In the lead up to the Sydney 2000 Olympic and Paralympic Games I was involved as an advocate with disability organisations around a series of significant disability issues. In 2008 with Prof Richard Cashman we wrote the first book to examine a single Paralympic games from a planning, logistics and legacy perspective - Benchmark Games: the Sydney 2000 Paralympic Games.

My other role was as a consultant for the Olympic Coordination Authority where I was involved in evaluating test events in the 18 months leading up to the Sydney 2000 Olympic and Paralympic Games, contributing to Paralympic planning documentation, and access auditing venues and hotels.

UTS also played a significant role in providing education to 200 postgraduate Greek students who were brought out to Sydney in the lead up to the Games where they worked with the Sydney Organising Committee of the Olympic Games (SOCOG) and the Sydney Paralympic Organising Committee (SPOC), and completed a Masters in Sports Management.

Subsequently, this cohort went back to Greece where they had senior roles in the organising of the Athens 2004 Olympic and Paralympic Games. UTS continued its role with Olympic and Paralympic education by delivering sports management programs at the Tsinghua University, Beijing. The Sydney Olympic and Paralympic Games experience has a direct connection with the London Paralympic Games in that the International Paralympic Committee CEO is Xavier Gonzalez who was SPOC’s General Manager Sport and Games Operations and Apostolos Rigas who is the IPC’s Head of Knowledge Management who was SPOC’s classification manager.

Apart from these official involvements with the Sydney 2000 Olympic and Paralympic games, I attended many sessions of both the Olympics and Paralympics as a spectator and thoroughly enjoyed the sporting experiences. As evidenced in the photo above, one of my favourite experiences was being in the stadium on 28 September 2000 to witness Louise Sauvage win the women’s 800 m wheelchair demonstration event. I was certainly lucky with attendance as I also witnessed a Susie O'Neill gold medal in the pool and Cathy Freeman’s tremendous 400m win! All women …

Since incurring a spinal injury in 1983 I am a power wheelchair user and have been active in the advocacy and research of issues facing people with disabilities. I have held and hold a variety of board positions with sport and disability organisations and represents the perspective of people with disabilities on a range of government committees.

I passionately believe in the rights of all people to fully participate in community life. I have a spinal cord injury at the fifth cervical vertebrate level and have a somewhat distant pedigree in both archery and murderball in my first few years in rehabilitation. Murderball is what wheelchair rugby was first known as and as a very high level quadriplegic with some use of my arms but no hand function I was what is known as a 0.5 classification in wheelchair rugby.

Basically it meant I tried to get in the way and impede progress of the opposition players with the ball.

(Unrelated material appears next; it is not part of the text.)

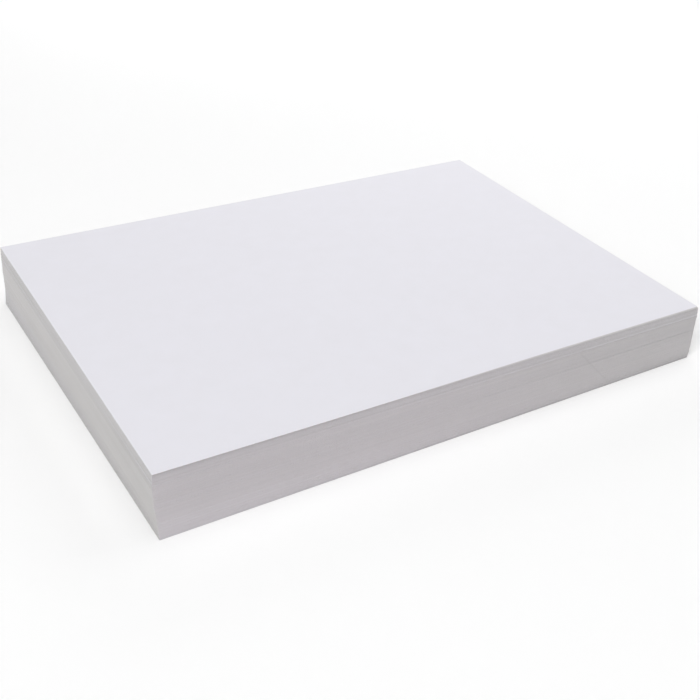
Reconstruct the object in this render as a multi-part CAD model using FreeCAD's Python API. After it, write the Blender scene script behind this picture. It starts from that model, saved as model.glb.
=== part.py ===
import FreeCAD, Part

import math
import os
import random
from collections import namedtuple

# An unwrapped pack of loose white card, squared up by hand.  Millimetres and degrees.
# X runs along the sheets, Y across them and Z up.  The origin is the middle of the
# ground that the pack covers, on the surface it stands on.

# One sheet of card
SHEET_LENGTH = 297.0
SHEET_WIDTH = 210.0
SHEET_THICKNESS = 0.295

# Air in the pack
LEAST_AIR = 0.001        # between two sheets, where they lie closest
LEFT_END_AIR = 0.72      # that much more of it at the left end, spread over all sheets
BACK_EDGE_AIR = 0.86     # and that much more along the back edge

# How far a single sheet strays from its neighbours, at most
STRAY_SLIDE = 0.035
STRAY_TURN = 0.006
STRAY_SEED = 11

# The bottom sheet against the pack's axis
BOTTOM_SLIDE_X = -0.52
BOTTOM_SLIDE_Y = -1.25
BOTTOM_TURN = 0.36

# The pack was put together from handfuls, lowest first.  slide_x, slide_y and turn say
# where the uppermost sheet of a handful lies, and those below it lead there evenly.
# right_gap and back_gap are the wedge of air under the handful: how much more of it
# there is at the right end than at the left, and at the back than at the front.
Handful = namedtuple("Handful", "sheets slide_x slide_y turn right_gap back_gap")
HANDFULS = (
    Handful(sheets=10, slide_x=-0.20, slide_y=-0.85, turn=0.26, right_gap=0.0, back_gap=0.0),
    Handful(sheets=15, slide_x=0.14, slide_y=-0.32, turn=0.07, right_gap=0.0, back_gap=0.05),
    Handful(sheets=32, slide_x=-0.08, slide_y=0.22, turn=-0.16, right_gap=0.0, back_gap=0.0),
    Handful(sheets=26, slide_x=0.10, slide_y=0.72, turn=-0.26, right_gap=0.15, back_gap=0.0),
    Handful(sheets=1, slide_x=0.10, slide_y=0.72, turn=-0.31, right_gap=-0.08, back_gap=0.0),
    Handful(sheets=2, slide_x=0.16, slide_y=0.77, turn=-0.31, right_gap=0.0, back_gap=0.0),
    Handful(sheets=1, slide_x=0.19, slide_y=0.85, turn=-0.25, right_gap=0.0, back_gap=0.0),
    Handful(sheets=12, slide_x=0.62, slide_y=1.44, turn=-0.24, right_gap=0.0, back_gap=0.0),
    Handful(sheets=1, slide_x=0.50, slide_y=1.26, turn=-0.24, right_gap=0.0, back_gap=0.0),
)

# Sheets that share one file
SHEETS_PER_FILE = 2

# Where one sheet lies: its slide and turn from the pack's axis, how high its underside
# crosses that axis, and how far it rises from its left to its right and front to back.
Lie = namedtuple("Lie", "slide_x slide_y turn height right_rise back_rise")


def count_sheets():
    return sum(handful.sheets for handful in HANDFULS)


def reach(side, other_side, slide, turn):
    """How far from the pack's axis a sheet may come, along one of its sides."""
    most_turn = math.radians(abs(turn) + STRAY_TURN)
    most_slide = abs(slide) + STRAY_SLIDE
    return side / 2 + other_side / 2 * math.sin(most_turn) + most_slide


def lay_on(under, slide_x, slide_y, turn, right_wedge, back_wedge):
    """Lay a sheet on another, over a wedge of air that closes at one corner."""
    reach_x = reach(SHEET_LENGTH, SHEET_WIDTH, slide_x, turn)
    reach_y = reach(SHEET_WIDTH, SHEET_LENGTH, slide_y, turn)
    air = LEAST_AIR
    air += abs(right_wedge) * reach_x / SHEET_LENGTH
    air += abs(back_wedge) * reach_y / SHEET_WIDTH
    return Lie(slide_x, slide_y, turn, under.height + SHEET_THICKNESS + air,
               under.right_rise + right_wedge, under.back_rise + back_wedge)


def between(start, end, share):
    return start + (end - start) * share


def lay_handful(handful, below, first_step):
    """Lay a handful on the sheet below, leading evenly to where its top sheet lies."""
    lies = []
    under = below
    for step in range(first_step, handful.sheets + 1):
        share = step / handful.sheets
        right_wedge = -LEFT_END_AIR / count_sheets()
        back_wedge = BACK_EDGE_AIR / count_sheets()
        if step == 1:
            right_wedge += handful.right_gap
            back_wedge += handful.back_gap
        under = lay_on(
            under,
            between(below.slide_x, handful.slide_x, share),
            between(below.slide_y, handful.slide_y, share),
            between(below.turn, handful.turn, share),
            right_wedge,
            back_wedge,
        )
        lies.append(under)
    return lies


def lay_pack():
    """Where every sheet lies, lowest first.  The bottom one is flat on the surface."""
    lies = [Lie(BOTTOM_SLIDE_X, BOTTOM_SLIDE_Y, BOTTOM_TURN, 0.0, 0.0, 0.0)]
    for handful in HANDFULS:
        first_step = 2 if len(lies) == 1 else 1
        lies += lay_handful(handful, lies[-1], first_step)
    return lies


def stray(lie, chance):
    """Push a sheet a little out of line, in its own plane."""
    return lie._replace(
        slide_x=lie.slide_x + chance.uniform(-STRAY_SLIDE, STRAY_SLIDE),
        slide_y=lie.slide_y + chance.uniform(-STRAY_SLIDE, STRAY_SLIDE),
        turn=lie.turn + chance.uniform(-STRAY_TURN, STRAY_TURN),
    )


def place(lie):
    """The placement of a sheet that was made level on the pack's axis."""
    height = lie.height
    height += lie.right_rise * lie.slide_x / SHEET_LENGTH
    height += lie.back_rise * lie.slide_y / SHEET_WIDTH
    pitch = -math.degrees(math.atan(lie.right_rise / SHEET_LENGTH))
    roll = math.degrees(math.atan(lie.back_rise / SHEET_WIDTH))
    tilt = FreeCAD.Rotation(0.0, pitch, roll)
    turn = FreeCAD.Rotation(lie.turn, 0.0, 0.0)
    middle = FreeCAD.Vector(lie.slide_x, lie.slide_y, height)
    return FreeCAD.Placement(middle, tilt.multiply(turn))


def make_sheet(lie):
    corner = FreeCAD.Vector(-SHEET_LENGTH / 2, -SHEET_WIDTH / 2, 0.0)
    sheet = Part.makeBox(SHEET_LENGTH, SHEET_WIDTH, SHEET_THICKNESS, corner)
    sheet.Placement = place(lie)
    return sheet


def centre_on_ground(sheets):
    """Move the pack so that the ground it covers has its middle at the origin."""
    box = Part.makeCompound(sheets).BoundBox
    middle = FreeCAD.Vector(box.Center.x, box.Center.y, box.ZMin)
    for sheet in sheets:
        sheet.translate(-middle)


def make_pack():
    """Every sheet of the pack, lowest first."""
    chance = random.Random(STRAY_SEED)
    sheets = [make_sheet(stray(lie, chance)) for lie in lay_pack()]
    centre_on_ground(sheets)
    return sheets


def save(sheets):
    """Write the sheets in small groups, each named after its first and last sheet."""
    os.makedirs("parts", exist_ok=True)
    for start in range(0, len(sheets), SHEETS_PER_FILE):
        group = sheets[start:start + SHEETS_PER_FILE]
        name = f"sheets_{start + 1:03d}_{start + len(group):03d}"
        Part.makeCompound(group).exportStep(f"parts/{name}.step")


save(make_pack())
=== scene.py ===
"""A squared-up pack of loose white card, lying on a pale table under soft studio light.

Every sheet is a closed body of its own.  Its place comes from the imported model, and here it
gets guillotined edges, worn corners and the uneven air that a hand-squared pack keeps.
Lengths are in metres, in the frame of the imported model: X along the sheets, Y across, Z up.
"""

import logging
import math
import random
from dataclasses import dataclass, field
from enum import Enum
from typing import Any

import bmesh
import bpy
import numpy as np
from mathutils import Matrix, Vector, noise


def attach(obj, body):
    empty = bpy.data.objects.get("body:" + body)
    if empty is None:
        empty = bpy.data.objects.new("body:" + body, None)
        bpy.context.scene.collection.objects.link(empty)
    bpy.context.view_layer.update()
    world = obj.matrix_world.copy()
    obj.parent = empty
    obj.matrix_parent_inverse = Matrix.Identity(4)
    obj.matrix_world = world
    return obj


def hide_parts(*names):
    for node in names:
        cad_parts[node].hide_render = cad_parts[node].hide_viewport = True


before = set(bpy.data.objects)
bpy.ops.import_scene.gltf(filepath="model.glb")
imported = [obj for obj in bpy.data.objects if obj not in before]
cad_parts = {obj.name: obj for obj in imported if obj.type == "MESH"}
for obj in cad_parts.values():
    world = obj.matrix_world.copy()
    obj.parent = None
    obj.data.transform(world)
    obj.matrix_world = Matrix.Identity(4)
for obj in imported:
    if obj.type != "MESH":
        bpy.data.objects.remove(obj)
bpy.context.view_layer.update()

LOG = logging.getLogger("pack")
MM = 0.001
BODY = "root"

# Sockets of the Mix node when it mixes colours
MIX_FACTOR, MIX_A, MIX_B, MIX_RESULT = 0, 6, 7, 2

# A face points up or down where its normal's height is over this
FLAT_NORMAL = 0.99

# Two faces meet at a rim where their normals' heights differ by more than this
RIM_DIFFERENCE = 0.5


def linear(hex_colour: str) -> tuple[float, float, float, float]:
    """Turn an sRGB hex colour into the linear one that shaders take.

    Args:
        hex_colour: Six hex digits.

    Returns:
        Linear red, green and blue, and an alpha of one.
    """
    channels = [int(hex_colour[i:i + 2], 16) / 255.0 for i in (0, 2, 4)]
    r, g, b = [c / 12.92 if c <= 0.04045 else ((c + 0.055) / 1.055) ** 2.4 for c in channels]
    return (r, g, b, 1.0)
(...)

In contrast a 3.5 ability player could be considered to be 7 times better than me but in reality was more like 700 times better!

As an archer I placed third at the North Shore games in 1984 but the only problem was there was only four people competing! Anyway that’s what sport is about competing not winning … well at least for those of us who aren’t Paralympians.

I will be contributing stories with a difference that sometimes are some hard questions about the claims of the Paralympics as a change agent, the position of “disability” within the Paralympic movement and some of the darker side of the Paralympic Games that the organisers might not be comfortable talking about.